- **Do this**: Below are several records. Retype exactly those lines running from the one with "What FreeCAD Python" through the one with "DOME_FULLNESS = 0.56", end lines included, and no others.

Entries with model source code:
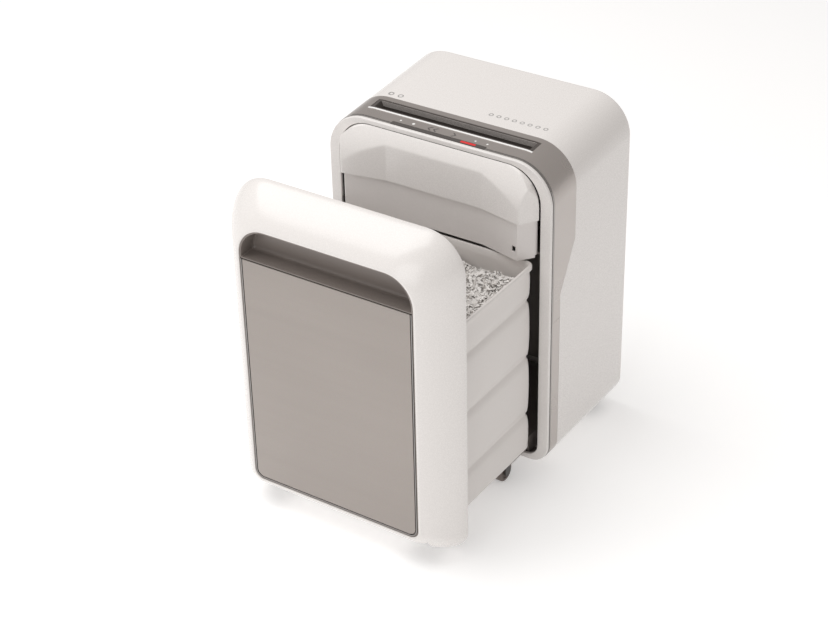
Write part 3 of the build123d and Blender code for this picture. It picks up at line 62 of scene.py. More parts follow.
# ---------------------------------------------------------------- bin front's sizes
TAB_REACH = 8 * MM          # interlock tab past the bin front's rear edge
FRONT_REAR_Y = FRONT_HI.y - TAB_REACH
FRONT_DEPTH = FRONT_REAR_Y - FRONT_LO.y
FRONT_WALL = 3 * MM
FACE_WALL = 5 * MM
FRONT_STEPS = 26            # outlines from the rear edge to the face
ARC_STEPS = 14              # of one corner of such an outline
SIDE_STEPS = 12             # of one straight side
FACE_MARGIN = 7 * MM        # from the silver panel to the edge of the bin's face
FACE_DROP = 6.5 * MM
FACE_RISE = 5 * MM
FACE_HALF_W = PANEL_HI.x + FACE_MARGIN
FACE_LOW = PANEL_LO.z - FACE_DROP
FACE_HIGH = POCKET_HI.z + FACE_RISE
FACE_R_TOP = 47 * MM
FACE_R_FOOT = 18 * MM
EDGE_R_TOP = 58 * MM        # corners of the bin front's rear edge
EDGE_R_FOOT = 30 * MM
FLARE_REACH = 0.93          # how much of a quarter round the bow goes through
FLARE_BOW = 0.5             # share of the bow in the flare, the rest being a power curve
FLARE_POWER = 1.3
CHANNEL = 3.5 * MM          # dark channel round the silver panel
CHANNEL_DEPTH = 4.6 * MM
CHANNEL_R_TOP = 43 * MM
CHANNEL_R_FOOT = 14.5 * MM
CHANNEL_GAP = 0.6 * MM      # above the pocket
LINING = (0.05 * MM, 1.5 * MM)          # outer and inner side of the channel's dark lining
LINING_SPAN = (0.8 * MM, 4.5 * MM)      # its front and back edge behind the face
PANEL_INSET = 1.3 * MM      # silver panel's sides and foot from the outline it stands for
PANEL_R_FOOT = 11 * MM
PANEL_R_TOP = 1.6 * MM
PANEL_ROUND = ((0.0, 1.2), (0.12, 0.378), (0.45, 0.1187), (0.95, 0.0009))   # inset, depth: mm
NOTCH_DEPTH = 50 * MM       # front wheel notches in the foot, from the rear edge
NOTCH_IN = 34 * MM
NOTCH_OUT = 8.5 * MM
NOTCH_FREE = 10 * MM        # how far the cutters stand past the casing
BACKING_BACK = 3.3 * MM     # dark wall behind the panel, from the face
BACKING_WALL = 1.8 * MM
BACKING_OVER = 2 * MM       # how far it goes under the frame of the face
POST_SIDES = 24
POST_FOOT = 4.8 * MM
POST_STEPS = ((8.0, 0.0), (6.4, 3.0))   # radius and height above the foot, mm
POST_TIP_R = 5.6 * MM
SCREW_HEAD_R = 3.6 * MM
TAB_X = (0.134, 0.138)
TAB_Z = (0.378, 0.384)
TAB_ROUND = 0.8 * MM
CUP_SIDE = 1.6 * MM         # pocket cup's rim past the pocket: sides, foot, top
CUP_FOOT = 0.6 * MM
CUP_TOP = 0.2 * MM
CUP_FRONT = 1.2 * MM        # behind the face
CUP_R_TOP = 42 * MM
CUP_R_FOOT = 2 * MM

# ---------------------------------------------------------------- tub and paper sizes
GROOVE_Z = (0.114, 0.211, 0.304)
GROOVE_DEPTH = 4.5 * MM
GROOVE_HALF = 7 * MM
GROOVE_SHOULDER = 1.9 * MM
GROOVE_SHAPE = ((-0.8, GROOVE_SHOULDER), (-0.35, GROOVE_DEPTH * 0.85), (0.0, GROOVE_DEPTH),
                (0.35, GROOVE_DEPTH * 0.85), (0.8, GROOVE_SHOULDER))
BULGE = 1.3 * MM
BULGE_POWER = 2.6
TUB_WALL = 2.4 * MM
TUB_R = 12 * MM
TUB_FOOT_R = 7 * MM
TUB_FLOOR = 3.5 * MM
TUB_FOOT = ((0.0, 5 * MM), (1.2 * MM, 2.2 * MM), (4 * MM, 0.6 * MM))   # height, how far in
TUB_RIM_H = 8 * MM
TUB_RIM_OUT = 2 * MM
HEAP_COLUMNS, HEAP_ROWS = 44, 32
HEAP_WAVE = 7 * MM
HEAP_SINK = 3 * MM          # how far the heap falls off at the tub's walls
HEAP_GAP = 1.2 * MM         # from its sides to the tub
SHRED_GAP = 7 * MM          # from the outermost shreds' middles to the tub
SHRED_SIZE = (12 * MM, 3.4 * MM, 0.16 * MM)
SHRED_TILT = 0.75           # radians either way
SHRED_SCALE = (0.55, 1.25)
CURL_SCALE = 95.0

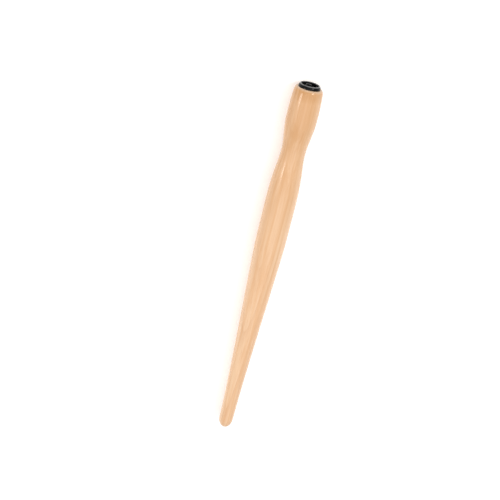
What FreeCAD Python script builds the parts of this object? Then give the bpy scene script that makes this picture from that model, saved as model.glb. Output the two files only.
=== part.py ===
# Dip-pen holder: a turned wooden handle with a sprung metal nib socket in its thick end.
#
# Millimetres. The pen's axis is X. The origin is at the centre of the socket's mouth, +X points
# out of the mouth, +Z is up and the handle runs to -X. Outlines are given as (x, radius) and are
# turned about X. Places along the wood are depths behind its front face.

import FreeCAD, Part
import math
import os

# ---- wooden handle ----
HOLDER_LENGTH = 169.2      # front face to the tip of the tail
FACE_MARGIN = 0.5          # flat wood showing round the metal rim, before the shoulder rounds off
SHOULDER_DEPTH = 2.0       # depth at which the rounded shoulder meets the swell
SHOULDER_DROP = 0.39       # how much less its radius is there than the swell's
SHOULDER_SLOPE = 0.092     # radius gained per millimetre where shoulder and swell meet
SWELL_DEPTH = 14.0         # widest place of the swell at the thick end
SOCKET_WOOD_WALL = 2.57    # wood round the sleeve at the swell
WAIST_DEPTH = 28.1         # finger waist
WAIST_RADIUS = 5.2
BELLY_DEPTH = 54.0         # where the long body reaches its full width
BELLY_LENGTH = 16.0        # straight stretch that the pen lies on
BELLY_RADIUS = 6.68
TAIL_RADIUS = 3.26         # where the taper ends and the tail's dome begins
TAIL_DOME_LENGTH = 5.0

# How far each curve runs on nearly straight before it bends, as a share of its own span
SHOULDER_TO_SWELL = (0.25, 0.54)
SWELL_TO_WAIST = (0.29, 0.23)
WAIST_TO_BELLY = (0.32, 0.66)
BELLY_TO_TAIL = (0.11, 0.26)
DOME_FULLNESS = 0.56       # a little blunter than an ellipse, which has 0.552

# ---- metal sleeve with a curled rim ----
SLEEVE_RADIUS = 4.0        # outside of the tube, pressed into the bore
SLEEVE_WALL = 0.3
SLEEVE_DEPTH = 14.0        # length of tube inside the wood
RIM_OVERHANG = 0.7         # how far the curled rim reaches out past the tube, onto the wood
RIM_HEIGHT = 1.5           # how far the rim stands in front of the wood
RIM_CREST_WIDTH = 0.35     # from the sleeve's inner wall out to the rim's foremost circle

# ---- bore in the wood ----
BORE_EXTRA_DEPTH = 0.5     # room behind the sleeve
DRILL_POINT_ANGLE = 118.0

# ---- spring clip ----
CLIP_SHEET = 0.3           # thickness of its metal
CUP_SETBACK = 0.5          # cup's floor in from the sleeve's back end
CUP_HEIGHT = 2.0
TONGUE_COUNT = 4
TONGUE_TIP_SETBACK = 0.8   # tongue tips behind the mouth
TONGUE_SHEET_WIDTH = 4.0   # width of a tongue's sheet, measured round its curve
PETAL_RADIUS = 1.9         # outside of the curved petal
ROOT_BLEND_LENGTH = 3.0    # over which a tongue's curve goes from the cup's to the petal's
LEAD_IN_LENGTH = 1.5       # bent-in end that lets a nib start
LEAD_IN_BEND = 0.15
TIP_CORNER_RADIUS = 1.2

# ---- clearances ----
PRESS_FIT = 0.0            # sleeve in bore and cup in sleeve touch all round
TONGUE_TO_SLEEVE = 0.1     # outside of a petal to the sleeve's inner wall
TONGUE_TO_CUP = 0.06       # at the root, where the tongue is free to turn

# ---- sizes that follow ----
WOOD_FACE = -RIM_HEIGHT
TAIL_TIP = WOOD_FACE - HOLDER_LENGTH
RIM_RADIUS = SLEEVE_RADIUS + RIM_OVERHANG
FACE_RADIUS = RIM_RADIUS + FACE_MARGIN
SWELL_RADIUS = SLEEVE_RADIUS + SOCKET_WOOD_WALL
SHOULDER_RADIUS = SWELL_RADIUS - SHOULDER_DROP
SLEEVE_INNER_RADIUS = SLEEVE_RADIUS - SLEEVE_WALL
SLEEVE_BACK = WOOD_FACE - SLEEVE_DEPTH
BORE_RADIUS = SLEEVE_RADIUS + PRESS_FIT
BORE_BACK = SLEEVE_BACK - BORE_EXTRA_DEPTH
DRILL_POINT_LENGTH = BORE_RADIUS / math.tan(math.radians(DRILL_POINT_ANGLE / 2))
CUP_BACK = SLEEVE_BACK + CUP_SETBACK
CUP_FRONT = CUP_BACK + CUP_HEIGHT
CUP_RADIUS = SLEEVE_INNER_RADIUS - PRESS_FIT
TONGUE_ROOT = CUP_FRONT + TONGUE_TO_CUP
TONGUE_TIP = -TONGUE_TIP_SETBACK
CREST_RADIUS = SLEEVE_INNER_RADIUS - TONGUE_TO_SLEEVE


def point(x, radius):
    """A point of a turned outline, in the plane through the axis."""
    return FreeCAD.Vector(x, 0, radius)


def wood_point(depth, radius):
    """A point of the handle's outline, at a depth behind its front face."""
    return point(WOOD_FACE - depth, radius)


def line(start, end):
    return Part.LineSegment(start, end).toShape()


def curve(start, start_handle, end_handle, end):
    """A cubic curve through start and end, aimed at its two handles."""
    bezier = Part.BezierCurve()
    bezier.setPoles([start, start_handle, end_handle, end])
    return bezier.toShape()


def ease(start, end, shares):
    """A curve between two (depth, radius) places that leaves and arrives along the axis."""
    span = end[0] - start[0]
    start_handle = wood_point(start[0] + shares[0] * span, start[1])
    end_handle = wood_point(end[0] - shares[1] * span, end[1])
    return curve(wood_point(*start), start_handle, end_handle, wood_point(*end))


def turned(edges):
    """The solid that a closed outline makes when it is turned about X."""
    face = Part.Face(Part.Wire(edges))
    return face.revolve(FreeCAD.Vector(0, 0, 0), FreeCAD.Vector(1, 0, 0), 360)


def shoulder_edges():
    """The rounded shoulder and the rise to the swell."""
    handle = SHOULDER_DEPTH / 2
    slope_handle = wood_point(SHOULDER_DEPTH - handle, SHOULDER_RADIUS - SHOULDER_SLOPE * handle)
    face_handle = wood_point(0, (FACE_RADIUS + SHOULDER_RADIUS) / 2)
    rounding = curve(wood_point(0, FACE_RADIUS), face_handle, slope_handle,
                     wood_point(SHOULDER_DEPTH, SHOULDER_RADIUS))
    span = SWELL_DEPTH - SHOULDER_DEPTH
    lead = SHOULDER_TO_SWELL[0] * span
    rise_handle = wood_point(SHOULDER_DEPTH + lead, SHOULDER_RADIUS + SHOULDER_SLOPE * lead)
    swell_handle = wood_point(SWELL_DEPTH - SHOULDER_TO_SWELL[1] * span, SWELL_RADIUS)
    rise = curve(wood_point(SHOULDER_DEPTH, SHOULDER_RADIUS), rise_handle, swell_handle,
                 wood_point(SWELL_DEPTH, SWELL_RADIUS))
    return [rounding, rise]


def tail_dome_edge():
    """The blunt rounded end of the tail."""
    start_depth = HOLDER_LENGTH - TAIL_DOME_LENGTH
    start_handle = wood_point(start_depth + DOME_FULLNESS * TAIL_DOME_LENGTH, TAIL_RADIUS)
    tip_handle = wood_point(HOLDER_LENGTH, DOME_FULLNESS * TAIL_RADIUS)
    return curve(wood_point(start_depth, TAIL_RADIUS), start_handle, tip_handle,
                 wood_point(HOLDER_LENGTH, 0))


def make_holder():
    """The turned handle, with its drilled bore open at the front face."""
    swell = (SWELL_DEPTH, SWELL_RADIUS)
    waist = (WAIST_DEPTH, WAIST_RADIUS)
    belly = (BELLY_DEPTH, BELLY_RADIUS)
    belly_end = (BELLY_DEPTH + BELLY_LENGTH, BELLY_RADIUS)
    tail = (HOLDER_LENGTH - TAIL_DOME_LENGTH, TAIL_RADIUS)
    drill_tip = point(BORE_BACK - DRILL_POINT_LENGTH, 0)
    edges = shoulder_edges()
    edges.append(ease(swell, waist, SWELL_TO_WAIST))
    edges.append(ease(waist, belly, WAIST_TO_BELLY))
    edges.append(line(wood_point(*belly), wood_point(*belly_end)))
    edges.append(ease(belly_end, tail, BELLY_TO_TAIL))
    edges.append(tail_dome_edge())
    edges.append(line(point(TAIL_TIP, 0), drill_tip))
    edges.append(line(drill_tip, point(BORE_BACK, BORE_RADIUS)))
    edges.append(line(point(BORE_BACK, BORE_RADIUS), point(WOOD_FACE, BORE_RADIUS)))
    edges.append(line(point(WOOD_FACE, BORE_RADIUS), point(WOOD_FACE, FACE_RADIUS)))
    return turned(edges)


def make_ferrule_sleeve():
    """The tube and its rim, whose sheet curls out and back down onto the wood."""
    crest_radius = SLEEVE_INNER_RADIUS + RIM_CREST_WIDTH
    round_in = RIM_CREST_WIDTH / 2
    hem_radius = RIM_RADIUS - SLEEVE_WALL
    inner_start = point(-RIM_CREST_WIDTH, SLEEVE_INNER_RADIUS)
    inner_handles = point(-round_in, SLEEVE_INNER_RADIUS), point(0, crest_radius - round_in)
    crest = point(0, crest_radius)
    rim_handles = point(0, (crest_radius + RIM_RADIUS) / 2), point(WOOD_FACE / 2, RIM_RADIUS)
    rim_foot = point(WOOD_FACE, RIM_RADIUS)
    hem_foot = point(WOOD_FACE, hem_radius)
    hem_handles = point(WOOD_FACE / 2, hem_radius), point(-RIM_CREST_WIDTH, SLEEVE_RADIUS + SLEEVE_WALL / 2)
    hem_top = point(-RIM_CREST_WIDTH - SLEEVE_WALL / 2, SLEEVE_RADIUS)
    edges = [
        line(point(SLEEVE_BACK, SLEEVE_INNER_RADIUS), inner_start),
        curve(inner_start, *inner_handles, crest),
        curve(crest, *rim_handles, rim_foot),
        line(rim_foot, hem_foot),
        curve(hem_foot, *hem_handles, hem_top),
        line(hem_top, point(SLEEVE_BACK, SLEEVE_RADIUS)),
        line(point(SLEEVE_BACK, SLEEVE_RADIUS), point(SLEEVE_BACK, SLEEVE_INNER_RADIUS)),
    ]
    return turned(edges)


def make_clip_base():
    """The clip's cup: a floor and a short skirt."""
    floor_front = CUP_BACK + CLIP_SHEET
    skirt_inner = CUP_RADIUS - CLIP_SHEET
    corners = [
        point(CUP_BACK, 0),
        point(CUP_BACK, CUP_RADIUS),
        point(CUP_FRONT, CUP_RADIUS),
        point(CUP_FRONT, skirt_inner),
        point(floor_front, skirt_inner),
        point(floor_front, 0),
    ]
    return turned([line(a, b) for a, b in zip(corners, corners[1:] + corners[:1])])


def petal_section(x, outer_radius, inset):
    """The tongue's curved strip, cut across at x: its crest lies inset inside CREST_RADIUS."""
    centre = CREST_RADIUS - inset - outer_radius
    middle_radius = outer_radius - CLIP_SHEET / 2
    half_angle = TONGUE_SHEET_WIDTH / middle_radius / 2

    def on_arc(radius, angle):
        return FreeCAD.Vector(x, radius * math.sin(angle), centre + radius * math.cos(angle))

    def arc(radius, start, end):
        middle = on_arc(radius, (start + end) / 2)
        return Part.Arc(on_arc(radius, start), middle, on_arc(radius, end)).toShape()

    inner_radius = outer_radius - CLIP_SHEET
    return Part.Wire([
        arc(outer_radius, -half_angle, half_angle),
        line(on_arc(outer_radius, half_angle), on_arc(inner_radius, half_angle)),
        arc(inner_radius, half_angle, -half_angle),
        line(on_arc(inner_radius, -half_angle), on_arc(outer_radius, -half_angle)),
    ])


def tip_outline():
    """A block as wide as the tongue's sheet, with the tongue's rounded front corners."""
    length = TONGUE_TIP - TONGUE_ROOT
    chord_half_angle = TONGUE_SHEET_WIDTH / (PETAL_RADIUS - CLIP_SHEET / 2) / 2
    petal_width = 2 * PETAL_RADIUS * math.sin(min(chord_half_angle, math.pi / 2))
    clear_of_root = 2 * ROOT_BLEND_LENGTH
    nose = Part.makeBox(length - clear_of_root, petal_width, 2 * CREST_RADIUS,
                        FreeCAD.Vector(TONGUE_ROOT + clear_of_root, -petal_width / 2, 0))
    corners = [edge for edge in nose.Edges
               if edge.BoundBox.XMin > TONGUE_TIP - TIP_CORNER_RADIUS
               and edge.BoundBox.ZLength > CREST_RADIUS]
    nose = nose.makeFillet(TIP_CORNER_RADIUS, corners)
    shank = Part.makeBox(clear_of_root, 2 * CREST_RADIUS, 2 * CREST_RADIUS,
                         FreeCAD.Vector(TONGUE_ROOT, -CREST_RADIUS, 0))
    return nose.fuse(shank)


def make_tongue(angle):
    """One spring tongue: it rises from the cup's curve, arches into a petal and bends in at its tip."""
    sections = [
        petal_section(TONGUE_ROOT, CREST_RADIUS, 0),
        petal_section(TONGUE_ROOT + ROOT_BLEND_LENGTH, PETAL_RADIUS, 0),
        petal_section(TONGUE_TIP - LEAD_IN_LENGTH, PETAL_RADIUS, 0),
        petal_section(TONGUE_TIP, PETAL_RADIUS, LEAD_IN_BEND),
    ]
    strip = Part.makeLoft(sections, True, True)
    tongue = strip.common(tip_outline())
    tongue.rotate(FreeCAD.Vector(0, 0, 0), FreeCAD.Vector(1, 0, 0), angle)
    return tongue


def main():
    os.makedirs("parts", exist_ok=True)
    nodes = {
        "holder": make_holder(),
        "ferrule_sleeve": make_ferrule_sleeve(),
        "clip_base": make_clip_base(),
    }
    for number in range(TONGUE_COUNT):
        nodes[f"tongue_{number + 1}"] = make_tongue(number * 360 / TONGUE_COUNT)
    for name, shape in nodes.items():
        solid = shape.Solids[0]
        solid.exportStep(f"parts/{name}.step")
        print(name, "valid" if solid.isValid() else "NOT VALID", len(shape.Solids), "solid",
              f"{solid.Volume:.2f} mm3")


main()
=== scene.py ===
"""A turned wooden dip-pen holder with a sprung black nib socket, dressed over its fixed CAD frame.

Everything is in metres, in the frame of the CAD model: the pen's axis is X, the origin is the centre
of the socket's mouth, +X points out of the mouth and +Z is up with the pen lying down.
"""
import logging
import math
from dataclasses import dataclass, field
from enum import Enum

import bmesh
import bpy
from mathutils import Matrix, Vector


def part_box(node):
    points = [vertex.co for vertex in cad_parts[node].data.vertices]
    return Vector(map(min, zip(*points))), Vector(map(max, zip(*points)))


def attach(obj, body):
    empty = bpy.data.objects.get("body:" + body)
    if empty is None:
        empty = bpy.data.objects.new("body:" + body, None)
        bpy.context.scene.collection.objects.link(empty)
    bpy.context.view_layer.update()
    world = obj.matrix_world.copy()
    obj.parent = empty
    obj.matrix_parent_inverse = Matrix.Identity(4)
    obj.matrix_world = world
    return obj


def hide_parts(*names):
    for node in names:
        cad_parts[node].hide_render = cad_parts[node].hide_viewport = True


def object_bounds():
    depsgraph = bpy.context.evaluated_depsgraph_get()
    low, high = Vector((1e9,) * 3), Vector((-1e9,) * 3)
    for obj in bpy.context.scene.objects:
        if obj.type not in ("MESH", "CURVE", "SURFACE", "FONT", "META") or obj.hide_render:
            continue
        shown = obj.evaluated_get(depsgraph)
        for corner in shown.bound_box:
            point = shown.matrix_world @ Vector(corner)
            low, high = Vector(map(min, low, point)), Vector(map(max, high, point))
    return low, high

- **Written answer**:
What FreeCAD Python script builds the parts of this object? Then give the bpy scene script that makes this picture from that model, saved as model.glb. Output the two files only.
=== part.py ===
# Dip-pen holder: a turned wooden handle with a sprung metal nib socket in its thick end.
#
# Millimetres. The pen's axis is X. The origin is at the centre of the socket's mouth, +X points
# out of the mouth, +Z is up and the handle runs to -X. Outlines are given as (x, radius) and are
# turned about X. Places along the wood are depths behind its front face.

import FreeCAD, Part
import math
import os

# ---- wooden handle ----
HOLDER_LENGTH = 169.2      # front face to the tip of the tail
FACE_MARGIN = 0.5          # flat wood showing round the metal rim, before the shoulder rounds off
SHOULDER_DEPTH = 2.0       # depth at which the rounded shoulder meets the swell
SHOULDER_DROP = 0.39       # how much less its radius is there than the swell's
SHOULDER_SLOPE = 0.092     # radius gained per millimetre where shoulder and swell meet
SWELL_DEPTH = 14.0         # widest place of the swell at the thick end
SOCKET_WOOD_WALL = 2.57    # wood round the sleeve at the swell
WAIST_DEPTH = 28.1         # finger waist
WAIST_RADIUS = 5.2
BELLY_DEPTH = 54.0         # where the long body reaches its full width
BELLY_LENGTH = 16.0        # straight stretch that the pen lies on
BELLY_RADIUS = 6.68
TAIL_RADIUS = 3.26         # where the taper ends and the tail's dome begins
TAIL_DOME_LENGTH = 5.0

# How far each curve runs on nearly straight before it bends, as a share of its own span
SHOULDER_TO_SWELL = (0.25, 0.54)
SWELL_TO_WAIST = (0.29, 0.23)
WAIST_TO_BELLY = (0.32, 0.66)
BELLY_TO_TAIL = (0.11, 0.26)
DOME_FULLNESS = 0.56       # a little blunter than an ellipse, which has 0.552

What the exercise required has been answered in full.